His first born son, Bhekokuhle, added that his father was ‘very’ supportive.

“He would say, ‘your grandfather was a bricklayer, I am an engineer, you are an architect, your sister is an actuarial and your young brother wants to build robots but you must work hard.’ He would come to your bedroom at night, see him cry because he might have felt he hurt you, he was able to do so because he was a humble person,” he said.

Friends, fellow members from his social and investment clubs -Marula and City Club, also praised his humility and dedication to serving Bulawayo.

His friend, Talkmore Moyo, narrated that on December 22, Eng Dube told him his family was home and he was so ecstatic.

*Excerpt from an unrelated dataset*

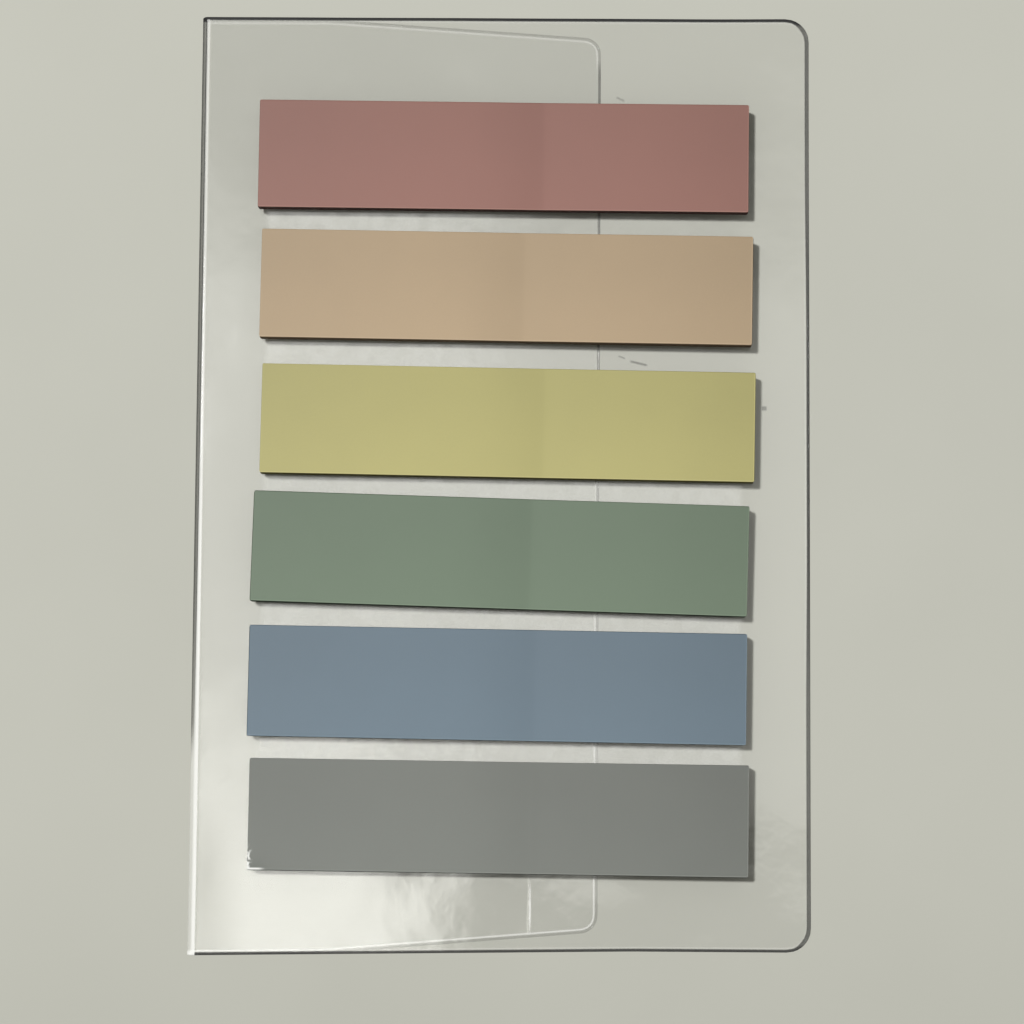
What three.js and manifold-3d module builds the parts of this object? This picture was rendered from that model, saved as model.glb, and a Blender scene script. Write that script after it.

Moyo also described how before Eng. Dube died, when running errands together, he was issuing out instructions including how he must teach his first born son some of the operations at the farm.

“This made me reflect that he was preparing for his death,” he said.

His engineering and construction colleagues from the Engineering Institute of Zimbabwe, Engineering Council of Zimbabwe, Zimbabwe Building Contractors Association described him as a “national asset” who was ethical and upright, and “not only guided juniors but promoted local contractors to participate on major works to grow, create capacity.”

Eng. Dube was also chairperson of the Engineers Forum of Zimbabwe, where his secretary revealed that what broke their hearts as engineers, including the late, was working with “aged infrastructure, scarce resources, high expectations and various accusations.”

“The expectation is so high, yet resources are little sometimes with little support.”

In their separate condolence messages, Bulawayo mayor, Solomon Mguni and town clerk, Christopher Dube, praised Eng. Dube for contributing to the city’s smart transformative vision for 2024.

They said he was an innovative thinker who implemented various water and sanitation projects for the city.

“His legacy would be a challenge to fill, I hope his subordinates and assistants learnt something and were properly groomed, as the task remains with us to attain a smart city status,” said the mayor,

The town clerk also comforted the family to not mind the bad publicity that Eng. Dube was exposed to, as such came with the pressures of the job.

Bulawayo Minister of State for Provincial Affairs and Devolution concurred that Eng. Dube’s death was a loss to the city and that negative publicity was bound to happen.

“You can bath, pour expensive perfume but a fly would always land on you,” she said to applause from the crowd.

Government officials, MPs, mayors from other towns, councillors, heads of departments and residents attended the service.